Earlier we noted that Pennsylvania Governor Rendell opposed direct wine shipments because they would increase the chance that minors receive alcohol. After taking a lot of heat for that “colossal lie”, Rendell changed his tune and is now saying that it’s all about state revenue. “The Pennsylvania Liquor Control Board, which manages the state’s 640 liquor stores, generated $373.6 million in taxes and profits on $1.5 billion in sales during fiscal 2004-05.” That is 25% of sales.

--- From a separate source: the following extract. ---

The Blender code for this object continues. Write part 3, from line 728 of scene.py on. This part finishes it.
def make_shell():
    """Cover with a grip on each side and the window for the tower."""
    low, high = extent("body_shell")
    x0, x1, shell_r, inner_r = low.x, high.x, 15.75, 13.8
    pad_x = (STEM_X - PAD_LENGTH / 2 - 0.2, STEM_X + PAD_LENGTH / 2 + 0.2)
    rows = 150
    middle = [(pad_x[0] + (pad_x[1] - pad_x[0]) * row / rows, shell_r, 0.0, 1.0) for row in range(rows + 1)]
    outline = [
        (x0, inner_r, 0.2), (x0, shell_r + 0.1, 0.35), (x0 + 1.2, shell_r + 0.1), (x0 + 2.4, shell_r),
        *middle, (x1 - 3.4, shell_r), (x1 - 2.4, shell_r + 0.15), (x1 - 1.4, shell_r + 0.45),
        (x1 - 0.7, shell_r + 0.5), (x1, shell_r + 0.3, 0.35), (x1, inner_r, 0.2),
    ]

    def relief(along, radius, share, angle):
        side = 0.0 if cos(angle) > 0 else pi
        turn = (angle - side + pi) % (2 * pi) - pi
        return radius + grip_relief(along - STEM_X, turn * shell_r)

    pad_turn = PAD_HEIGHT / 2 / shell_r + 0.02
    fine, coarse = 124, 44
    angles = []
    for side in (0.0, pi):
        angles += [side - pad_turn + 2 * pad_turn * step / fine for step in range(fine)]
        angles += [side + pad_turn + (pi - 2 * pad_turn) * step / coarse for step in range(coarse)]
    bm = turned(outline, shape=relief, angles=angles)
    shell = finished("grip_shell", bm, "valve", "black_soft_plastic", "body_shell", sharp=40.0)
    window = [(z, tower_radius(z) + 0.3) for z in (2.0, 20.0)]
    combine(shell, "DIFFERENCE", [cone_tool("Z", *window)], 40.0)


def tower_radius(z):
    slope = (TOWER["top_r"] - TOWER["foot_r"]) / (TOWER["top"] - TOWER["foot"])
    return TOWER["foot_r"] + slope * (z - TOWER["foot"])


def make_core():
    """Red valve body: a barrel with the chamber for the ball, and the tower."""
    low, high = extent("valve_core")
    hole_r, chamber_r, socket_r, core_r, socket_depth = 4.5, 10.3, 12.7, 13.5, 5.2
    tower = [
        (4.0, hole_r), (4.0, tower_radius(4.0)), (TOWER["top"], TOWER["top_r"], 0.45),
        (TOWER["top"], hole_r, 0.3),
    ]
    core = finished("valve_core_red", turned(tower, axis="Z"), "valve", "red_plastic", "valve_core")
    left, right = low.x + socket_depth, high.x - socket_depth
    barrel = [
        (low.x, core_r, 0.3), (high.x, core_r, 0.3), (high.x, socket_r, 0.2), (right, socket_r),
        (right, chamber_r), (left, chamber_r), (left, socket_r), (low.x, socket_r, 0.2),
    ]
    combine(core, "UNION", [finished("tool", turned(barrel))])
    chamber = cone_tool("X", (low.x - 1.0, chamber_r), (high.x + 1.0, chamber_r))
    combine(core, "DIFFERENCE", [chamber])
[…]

Rendell is concerned about “slippage”, or lost revenues from wineries that might not report and pay taxes on shipments made directly to consumers. But this issue has been addressed by a number of different states, including New York, Connecticut, and Texas. States can require wineries to obtain a permit for direct shipping and can also charge a permit fee. They can collect excise taxes and sales taxes as they see fit and require wineries to report every shipment that they make into the state. They can even require the common carriers to get a copy of the direct shippping permit from each winery, collect an adult signature on delivery and report all shipments that they make from every winery, listing the permit number. The state can revoke the direct shipping permit of any winery in violation of the rules.
New Hampshire, New York, Connecticut, and Texas have proven that allowing direct shipments while preventing the sale of alcohol to minors and gaining revenue in the process are not mutually exclusive concepts.